── INFORMATION SUPPLIED

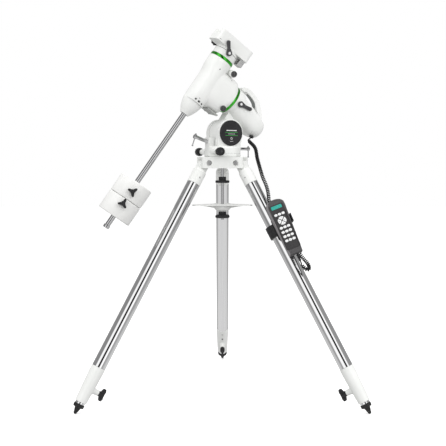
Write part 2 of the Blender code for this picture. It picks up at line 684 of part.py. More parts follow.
def handset_outline(inset=0.0):
    """Tapered outline with a crowned top."""
    w1, w0 = HW - inset, HW - 8 - inset
    top = HL - inset
    pts = [(-w0, -HL + inset + 5), (-w0 + 5, -HL + inset), (w0 - 5, -HL + inset), (w0, -HL + inset + 5),
           (w1, HL - 26), (w1 - 1, HL - 14 - inset)]
    for k in range(1, 8):
        a = math.radians(10 + 160 * k / 8)
        pts.append(((w1 - 3) * math.cos(a), top - 14 + 14 * math.sin(a)))
    pts += [(-w1 + 1, HL - 14 - inset), (-w1, HL - 26)]
    return pts


def handset():
    z0, z1 = -HS_THK / 2, HS_THK / 2
    body = loft([[(x, y, z0) for x, y in handset_outline(5)], [(x, y, z0 + 5) for x, y in handset_outline(0)],
                 [(x, y, z1 - 5) for x, y in handset_outline(0)], [(x, y, z1) for x, y in handset_outline(4)]])
    pocket = prism(rounded_rect(22.5, 62, 5, 3, 0, -13), z1 - 4.2, z1 + 5)
    screen = prism(rounded_rect(18.5, 6.2, 1.5, 2, 0, 69), z1 - 2.0, z1 + 5)
    port = moved(rod(5.5, -1, 14, 4), Matrix.Translation((4, -HL - 1, 0)) @ Matrix.Rotation(math.radians(-90), 4, 'X')
                 @ Matrix.Rotation(math.radians(45), 4, 'Z'))
    return cut(body, pocket, screen, port)


put("handset_case", handset(), HS_F, DARK)

key_z = HS_THK / 2


def keypad():
    body = prism(rounded_rect(21.8, 61.3, 4.5, 3, 0, -13), key_z - 2.6, key_z - 1.4)
    keys = []
    for x in (-12.6, 0, 12.6):
        keys.append(prism(rounded_rect(5.4, 3.6, 2.4, 2, x, 43.5), key_z - 1.8, key_z + 1.2))
        for r in range(4):
            keys.append(prism(rounded_rect(5.4, 4.2, 2.6, 2, x, -2 - 15 * r), key_z - 1.8, key_z + 1.2))
    keys.append(moved(turned([(0, key_z - 1.8), (14, key_z - 1.8), (14, key_z + 1.0), (12, key_z + 1.8), (0, key_z + 1.8)], 20),
                      Matrix.Translation((0, 21, 0))))
    for k in keys:
        body = union(body, k)
    return body


put("keypad", keypad(), HS_F, KEYS)


def bracket():
    """Split collar round the tube with a cradle plate behind the handset."""
    c0, c1 = HS_S - 30, HS_S + 12
    collar = turned([(TUBE_R + GAP, c0), (28.5, c0), (28.5, c1), (TUBE_R + GAP, c1)], 32)
    arm = loft([[(*(N_L * n + W_L * w).xy, z) for n, w in ((34, 0), (34, 17), (23, 18), (24, 1))]
                for z in (c0 + 4, c1 - 4)])
    zb = -HS_THK / 2 - 0.4
    to_leg = SW.inverted() @ HS_F
    plate = moved(prism(rounded_rect(31, 36, 5, 2, 0, 4), zb - 4, zb), to_leg)
    lip = moved(loft([[(x, y, z) for x, z in ((24, zb - 3.8), (36.4, zb - 3.8), (36.4, zb + 22), (32.8, zb + 22),
                                              (32.8, zb - 0.2), (24, zb - 0.2))] for y in (8, 36)]), to_leg)
    body = union(collar, arm, plate, lip)
    slit = block(-45, -20, -1.2, 1.2, HS_S - 60, HS_S + 60)
    return cut(body, slit)


put("handset_bracket", bracket(), SW, BLACK)

# plug in the lower end of the handset
boot = moved(turned([(0, -24), (4.2, -24), (5.4, -14), (5.4, -2.5), (0, -2.5)], 16), Matrix.Identity(4))
plug = union(prism(rounded_rect(3.5, 3.5, 0.8, 2), -3, 11), boot)
PLUG_F = HS_F @ Matrix.Translation((4, -HL, 0)) @ Matrix.Rotation(math.radians(-90), 4, 'X')
put("handset_plug", plug, PLUG_F, DARK)


# --------------------------------------------------------- curly handset cord
CORD_D = 13.5


def spline_points(ctrl, count):
    """Even points on a Catmull-Rom curve through the route's own points."""
    fine = []
    p = [ctrl[0] * 2 - ctrl[1]] + list(ctrl) + [ctrl[-1] * 2 - ctrl[-2]]
    for i in range(1, len(p) - 2):
        a, b, c, d = p[i - 1], p[i], p[i + 1], p[i + 2]
        for k in range(24):
            t = k / 24.0
            fine.append(0.5 * ((2 * b) + (c - a) * t + (2 * a - 5 * b + 4 * c - d) * t * t
                               + (3 * b - a - 3 * c + d) * t ** 3))
    fine.append(p[-2].copy())
    acc = [0.0]
    for u, v in zip(fine, fine[1:]):
        acc.append(acc[-1] + (v - u).length)
    out = []
    j = 0
    for k in range(count):
        s = acc[-1] * k / (count - 1)
        while j < len(acc) - 2 and acc[j + 1] < s:
            j += 1
        w = (s - acc[j]) / max(acc[j + 1] - acc[j], 1e-9)
        out.append(fine[j].lerp(fine[j + 1], min(max(w, 0), 1)))
    return out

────

» **WHAT THE TASK ASKS**
Your task is to quote the lines above, beginning with the first and ending with the one that holds "keypad(), HS_F, KEYS)".

» **EXERCISE RESPONSE**
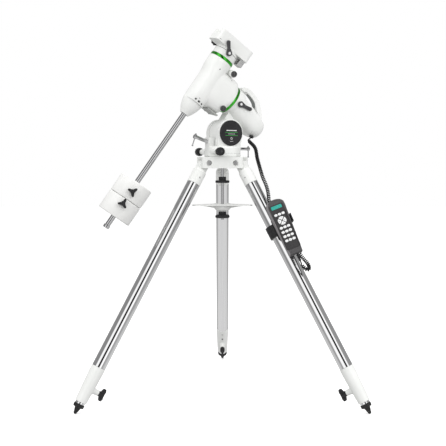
Write part 2 of the Blender code for this picture. It picks up at line 684 of part.py. More parts follow.
def handset_outline(inset=0.0):
    """Tapered outline with a crowned top."""
    w1, w0 = HW - inset, HW - 8 - inset
    top = HL - inset
    pts = [(-w0, -HL + inset + 5), (-w0 + 5, -HL + inset), (w0 - 5, -HL + inset), (w0, -HL + inset + 5),
           (w1, HL - 26), (w1 - 1, HL - 14 - inset)]
    for k in range(1, 8):
        a = math.radians(10 + 160 * k / 8)
        pts.append(((w1 - 3) * math.cos(a), top - 14 + 14 * math.sin(a)))
    pts += [(-w1 + 1, HL - 14 - inset), (-w1, HL - 26)]
    return pts


def handset():
    z0, z1 = -HS_THK / 2, HS_THK / 2
    body = loft([[(x, y, z0) for x, y in handset_outline(5)], [(x, y, z0 + 5) for x, y in handset_outline(0)],
                 [(x, y, z1 - 5) for x, y in handset_outline(0)], [(x, y, z1) for x, y in handset_outline(4)]])
    pocket = prism(rounded_rect(22.5, 62, 5, 3, 0, -13), z1 - 4.2, z1 + 5)
    screen = prism(rounded_rect(18.5, 6.2, 1.5, 2, 0, 69), z1 - 2.0, z1 + 5)
    port = moved(rod(5.5, -1, 14, 4), Matrix.Translation((4, -HL - 1, 0)) @ Matrix.Rotation(math.radians(-90), 4, 'X')
                 @ Matrix.Rotation(math.radians(45), 4, 'Z'))
    return cut(body, pocket, screen, port)


put("handset_case", handset(), HS_F, DARK)

key_z = HS_THK / 2


def keypad():
    body = prism(rounded_rect(21.8, 61.3, 4.5, 3, 0, -13), key_z - 2.6, key_z - 1.4)
    keys = []
    for x in (-12.6, 0, 12.6):
        keys.append(prism(rounded_rect(5.4, 3.6, 2.4, 2, x, 43.5), key_z - 1.8, key_z + 1.2))
        for r in range(4):
            keys.append(prism(rounded_rect(5.4, 4.2, 2.6, 2, x, -2 - 15 * r), key_z - 1.8, key_z + 1.2))
    keys.append(moved(turned([(0, key_z - 1.8), (14, key_z - 1.8), (14, key_z + 1.0), (12, key_z + 1.8), (0, key_z + 1.8)], 20),
                      Matrix.Translation((0, 21, 0))))
    for k in keys:
        body = union(body, k)
    return body


put("keypad", keypad(), HS_F, KEYS)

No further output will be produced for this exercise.